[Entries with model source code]

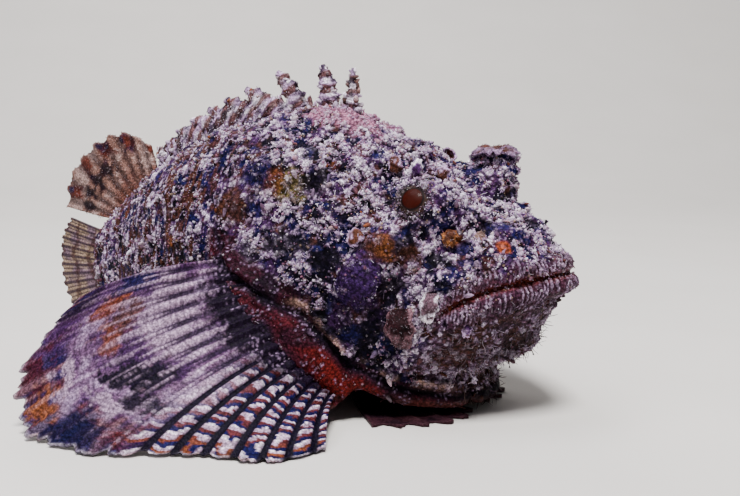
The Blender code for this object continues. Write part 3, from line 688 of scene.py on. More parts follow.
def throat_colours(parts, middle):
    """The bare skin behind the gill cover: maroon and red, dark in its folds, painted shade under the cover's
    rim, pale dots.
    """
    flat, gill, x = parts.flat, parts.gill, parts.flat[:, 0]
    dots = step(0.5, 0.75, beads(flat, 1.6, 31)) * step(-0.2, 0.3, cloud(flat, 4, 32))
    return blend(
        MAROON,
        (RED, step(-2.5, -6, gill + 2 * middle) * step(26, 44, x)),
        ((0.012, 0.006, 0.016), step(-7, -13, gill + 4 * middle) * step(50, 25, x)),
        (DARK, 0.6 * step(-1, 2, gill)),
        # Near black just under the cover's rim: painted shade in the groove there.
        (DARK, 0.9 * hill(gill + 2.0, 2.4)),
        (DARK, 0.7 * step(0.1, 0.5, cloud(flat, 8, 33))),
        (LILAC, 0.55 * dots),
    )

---

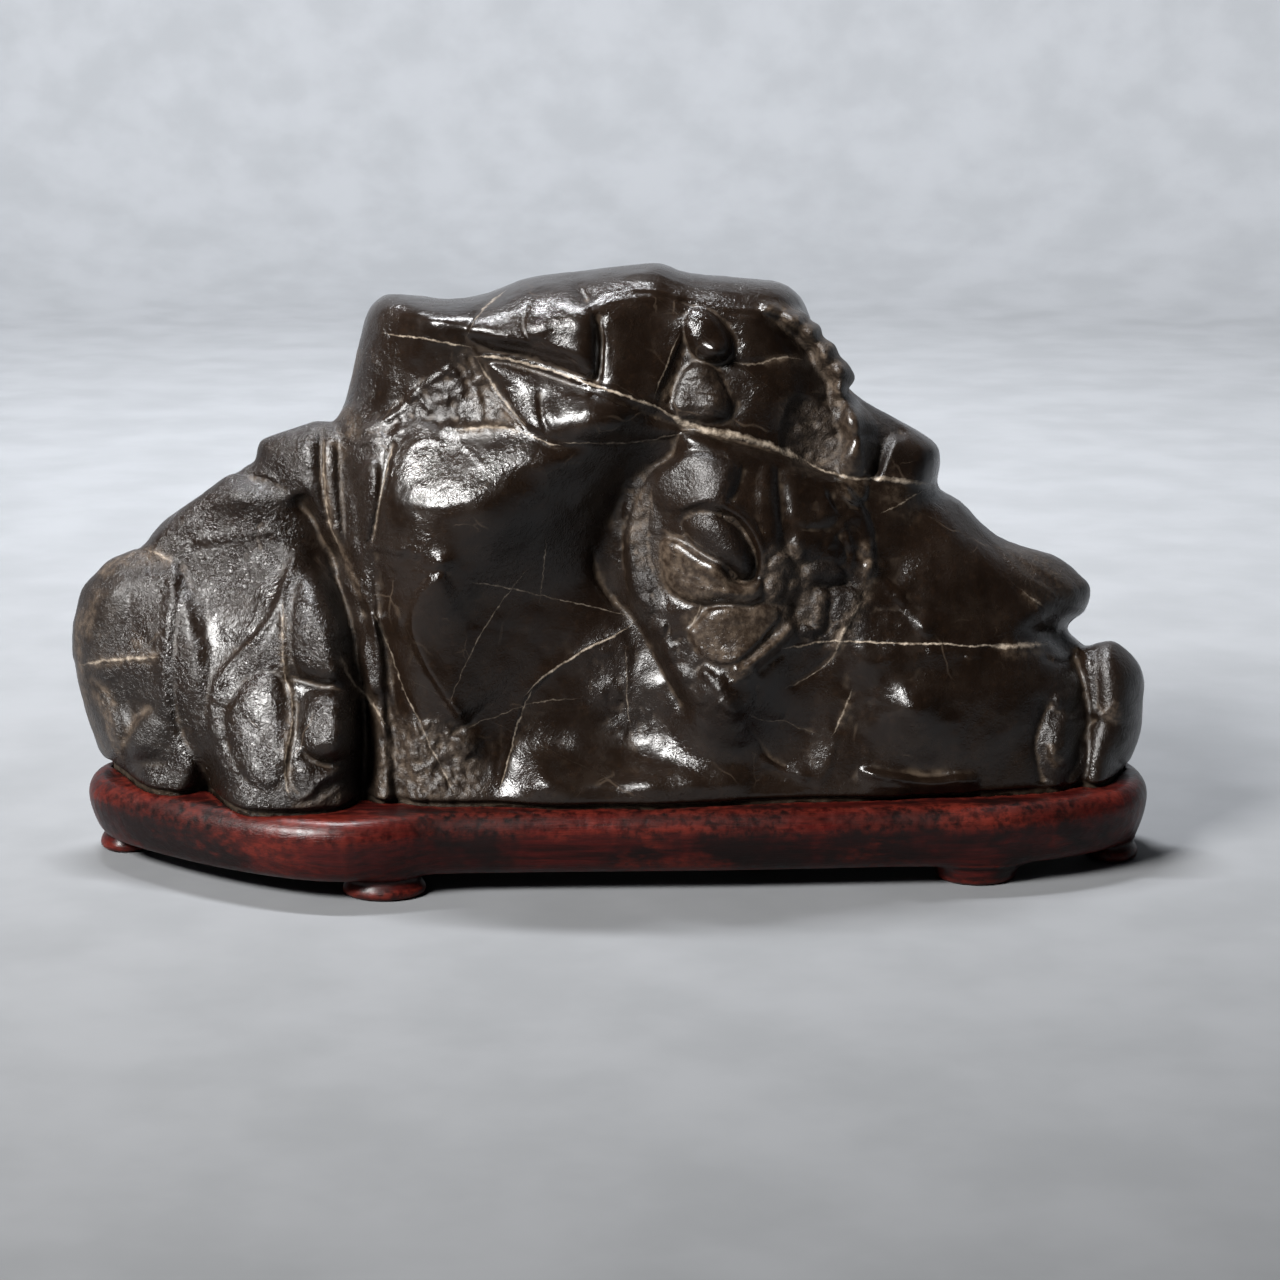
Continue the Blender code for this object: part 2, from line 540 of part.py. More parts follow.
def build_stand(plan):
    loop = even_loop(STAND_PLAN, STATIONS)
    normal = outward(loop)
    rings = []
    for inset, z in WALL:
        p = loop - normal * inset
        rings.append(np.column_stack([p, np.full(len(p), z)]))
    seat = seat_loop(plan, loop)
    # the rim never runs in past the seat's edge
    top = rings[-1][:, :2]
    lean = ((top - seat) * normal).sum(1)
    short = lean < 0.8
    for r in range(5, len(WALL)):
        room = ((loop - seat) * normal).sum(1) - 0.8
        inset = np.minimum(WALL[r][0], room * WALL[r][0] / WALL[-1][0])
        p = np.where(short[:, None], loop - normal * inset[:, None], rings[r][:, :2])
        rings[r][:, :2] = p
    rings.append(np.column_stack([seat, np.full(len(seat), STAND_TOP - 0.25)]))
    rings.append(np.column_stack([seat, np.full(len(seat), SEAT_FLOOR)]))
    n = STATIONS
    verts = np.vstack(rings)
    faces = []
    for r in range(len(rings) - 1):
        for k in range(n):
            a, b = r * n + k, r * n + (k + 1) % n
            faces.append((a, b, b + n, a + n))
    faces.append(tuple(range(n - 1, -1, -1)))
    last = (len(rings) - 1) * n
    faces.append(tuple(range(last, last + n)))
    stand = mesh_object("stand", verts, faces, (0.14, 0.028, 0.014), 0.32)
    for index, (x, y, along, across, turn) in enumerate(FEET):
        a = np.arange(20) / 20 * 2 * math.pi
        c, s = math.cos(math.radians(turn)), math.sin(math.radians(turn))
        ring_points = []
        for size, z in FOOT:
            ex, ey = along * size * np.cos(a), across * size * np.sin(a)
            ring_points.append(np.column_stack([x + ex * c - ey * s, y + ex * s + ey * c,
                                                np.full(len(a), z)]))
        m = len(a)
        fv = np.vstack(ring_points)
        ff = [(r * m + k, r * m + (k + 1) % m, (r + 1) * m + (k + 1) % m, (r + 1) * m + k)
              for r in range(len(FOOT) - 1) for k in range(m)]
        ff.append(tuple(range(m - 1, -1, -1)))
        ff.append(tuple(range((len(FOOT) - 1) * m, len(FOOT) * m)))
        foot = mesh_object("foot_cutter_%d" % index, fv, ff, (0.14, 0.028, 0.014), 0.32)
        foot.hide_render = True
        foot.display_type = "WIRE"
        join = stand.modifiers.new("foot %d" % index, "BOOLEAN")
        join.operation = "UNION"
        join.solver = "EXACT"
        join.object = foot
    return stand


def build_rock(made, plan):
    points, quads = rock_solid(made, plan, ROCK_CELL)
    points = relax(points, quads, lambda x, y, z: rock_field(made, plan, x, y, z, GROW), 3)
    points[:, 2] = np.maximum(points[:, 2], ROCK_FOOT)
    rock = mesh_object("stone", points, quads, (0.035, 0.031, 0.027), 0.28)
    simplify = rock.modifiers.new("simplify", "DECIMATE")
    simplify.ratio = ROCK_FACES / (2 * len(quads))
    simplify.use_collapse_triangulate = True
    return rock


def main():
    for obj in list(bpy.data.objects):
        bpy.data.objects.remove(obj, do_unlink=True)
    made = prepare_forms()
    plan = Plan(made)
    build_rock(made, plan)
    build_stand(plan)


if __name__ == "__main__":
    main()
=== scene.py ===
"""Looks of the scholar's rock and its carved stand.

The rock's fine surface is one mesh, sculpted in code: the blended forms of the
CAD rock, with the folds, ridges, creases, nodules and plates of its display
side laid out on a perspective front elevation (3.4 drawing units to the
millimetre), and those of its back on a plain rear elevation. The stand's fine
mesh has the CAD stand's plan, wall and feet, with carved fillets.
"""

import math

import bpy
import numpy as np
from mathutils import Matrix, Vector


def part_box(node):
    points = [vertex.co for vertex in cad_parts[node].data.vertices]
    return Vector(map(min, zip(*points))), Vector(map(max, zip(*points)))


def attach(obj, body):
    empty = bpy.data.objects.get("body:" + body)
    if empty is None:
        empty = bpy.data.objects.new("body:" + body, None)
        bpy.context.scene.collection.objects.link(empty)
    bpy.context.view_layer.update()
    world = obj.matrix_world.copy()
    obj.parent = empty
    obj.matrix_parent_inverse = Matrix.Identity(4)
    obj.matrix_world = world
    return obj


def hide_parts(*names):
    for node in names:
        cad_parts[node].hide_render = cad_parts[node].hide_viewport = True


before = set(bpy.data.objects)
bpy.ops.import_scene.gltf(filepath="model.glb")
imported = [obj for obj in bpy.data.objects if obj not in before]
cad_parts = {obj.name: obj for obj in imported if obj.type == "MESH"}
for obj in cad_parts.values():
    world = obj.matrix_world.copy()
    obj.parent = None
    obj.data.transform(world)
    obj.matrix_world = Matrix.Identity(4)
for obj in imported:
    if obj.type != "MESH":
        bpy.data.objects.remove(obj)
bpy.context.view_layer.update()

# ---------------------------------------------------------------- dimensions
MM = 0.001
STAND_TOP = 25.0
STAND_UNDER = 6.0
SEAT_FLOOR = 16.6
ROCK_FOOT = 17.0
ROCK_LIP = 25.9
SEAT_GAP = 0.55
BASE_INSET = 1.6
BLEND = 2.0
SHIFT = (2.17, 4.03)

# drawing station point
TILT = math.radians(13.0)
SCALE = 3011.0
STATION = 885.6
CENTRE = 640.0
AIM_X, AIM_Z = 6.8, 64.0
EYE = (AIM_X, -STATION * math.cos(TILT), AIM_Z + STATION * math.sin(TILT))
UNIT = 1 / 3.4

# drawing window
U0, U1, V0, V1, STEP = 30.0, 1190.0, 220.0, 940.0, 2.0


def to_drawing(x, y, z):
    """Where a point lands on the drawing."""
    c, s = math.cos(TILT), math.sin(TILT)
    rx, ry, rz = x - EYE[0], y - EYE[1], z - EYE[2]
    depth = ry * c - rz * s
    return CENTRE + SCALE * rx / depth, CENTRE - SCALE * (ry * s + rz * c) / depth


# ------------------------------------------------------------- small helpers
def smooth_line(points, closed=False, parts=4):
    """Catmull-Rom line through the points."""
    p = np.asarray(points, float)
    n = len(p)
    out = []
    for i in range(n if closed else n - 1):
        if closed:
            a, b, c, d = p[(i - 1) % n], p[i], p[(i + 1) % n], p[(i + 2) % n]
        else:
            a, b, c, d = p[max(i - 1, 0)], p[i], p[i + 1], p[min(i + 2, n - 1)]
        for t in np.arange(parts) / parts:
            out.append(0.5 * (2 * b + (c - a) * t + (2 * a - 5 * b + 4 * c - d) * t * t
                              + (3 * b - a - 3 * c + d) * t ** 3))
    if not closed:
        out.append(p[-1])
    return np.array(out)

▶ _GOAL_
From the records above, quote only the lines running from the line with "simplify.ratio = ROCK_FACES" to the line with "obj.parent = empty", both lines included.

▶ _SOLUTION_
    simplify.ratio = ROCK_FACES / (2 * len(quads))
    simplify.use_collapse_triangulate = True
    return rock


def main():
    for obj in list(bpy.data.objects):
        bpy.data.objects.remove(obj, do_unlink=True)
    made = prepare_forms()
    plan = Plan(made)
    build_rock(made, plan)
    build_stand(plan)


if __name__ == "__main__":
    main()
=== scene.py ===
"""Looks of the scholar's rock and its carved stand.

The rock's fine surface is one mesh, sculpted in code: the blended forms of the
CAD rock, with the folds, ridges, creases, nodules and plates of its display
side laid out on a perspective front elevation (3.4 drawing units to the
millimetre), and those of its back on a plain rear elevation. The stand's fine
mesh has the CAD stand's plan, wall and feet, with carved fillets.
"""

import math

import bpy
import numpy as np
from mathutils import Matrix, Vector


def part_box(node):
    points = [vertex.co for vertex in cad_parts[node].data.vertices]
    return Vector(map(min, zip(*points))), Vector(map(max, zip(*points)))


def attach(obj, body):
    empty = bpy.data.objects.get("body:" + body)
    if empty is None:
        empty = bpy.data.objects.new("body:" + body, None)
        bpy.context.scene.collection.objects.link(empty)
    bpy.context.view_layer.update()
    world = obj.matrix_world.copy()
    obj.parent = empty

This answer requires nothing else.